If I were in your shoes, I would have budgeted for a newly prepped chassis with a cage that ties into the windshield frame (A-pillar). Once a 914 has over 400 hp (and more importantly torque), the benefit of further strengthening the very weak center section of the car is paramount. Night and day difference in my experience - I have gone both ways on a few different teener projects.
As a few can attest, a properly balanced build will pay huge dividends in the end. My car for instance, is remarkably tame and balanced with a good margin of increased power beyond your project. A teener can be built to be both a monster and pussy cat but it just doesn't happen throwing parts together.
I think this is some excellent advice.
Having a V8 914 in the past, I also agree with Tony.
It's obvious that you have some solid feedback from some knowledgeable experienced members here. You have a lot of thinking to do.
I understand budget constraints but I have never finished a car within budget. Shit happens and Murphy rears his head at every opportunity.
In either case, you purchased a sweet project, just relax and enjoy the journey.
I'm looking forward to what you decide.
Thanks for all your thoughts, but enough talk about body swaps. You guys are really bringing me down.
There is so much work done to this body/chassis, I just don't want to start over.
This car is fixable. And it will be right when its done.
All that said, I am getting a donor car. And I've ordered my Sheridan front end.
Things could change as I get down the road a bit as the car itself will determine how the repair is done. I just need it to talk to me a bit, right now I think it's still in shock...
Dan - I certainly am not trying to bring you down...sorry it came across that way. I look forward to seeing you restore your car - enjoy the process.
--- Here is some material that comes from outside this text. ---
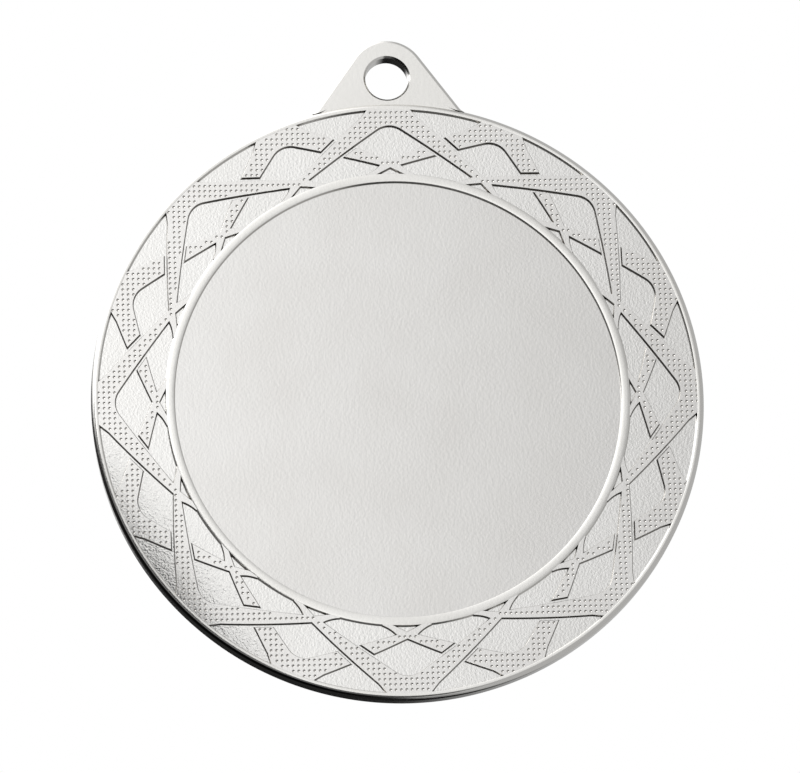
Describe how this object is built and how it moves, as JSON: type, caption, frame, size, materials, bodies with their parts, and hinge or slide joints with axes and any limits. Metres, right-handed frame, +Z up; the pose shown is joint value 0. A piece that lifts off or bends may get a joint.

I know you will appreciate the end result.
I would start buy building a nice solid level frame jig that at least marks all your suspension points. You would want to build this off a know good chassis. Even if that is using pieces from the donor car to build the jig. This will allow you to take the front and back sections and make them one with out much going wrong.
It can still go wrong but at least you have a solid base to measure off of and work from.
A few sticks of steel and you will be a much happier person doing this reconstruction project. Best of luck.
Jeff Hail's cart is a very nice one. I have a set of jigs from Tangerine Racing that I will also use to build one they pickup the rear suspension points. Use a steal cross bar for the front, and build the jigs from there to the front Arm points.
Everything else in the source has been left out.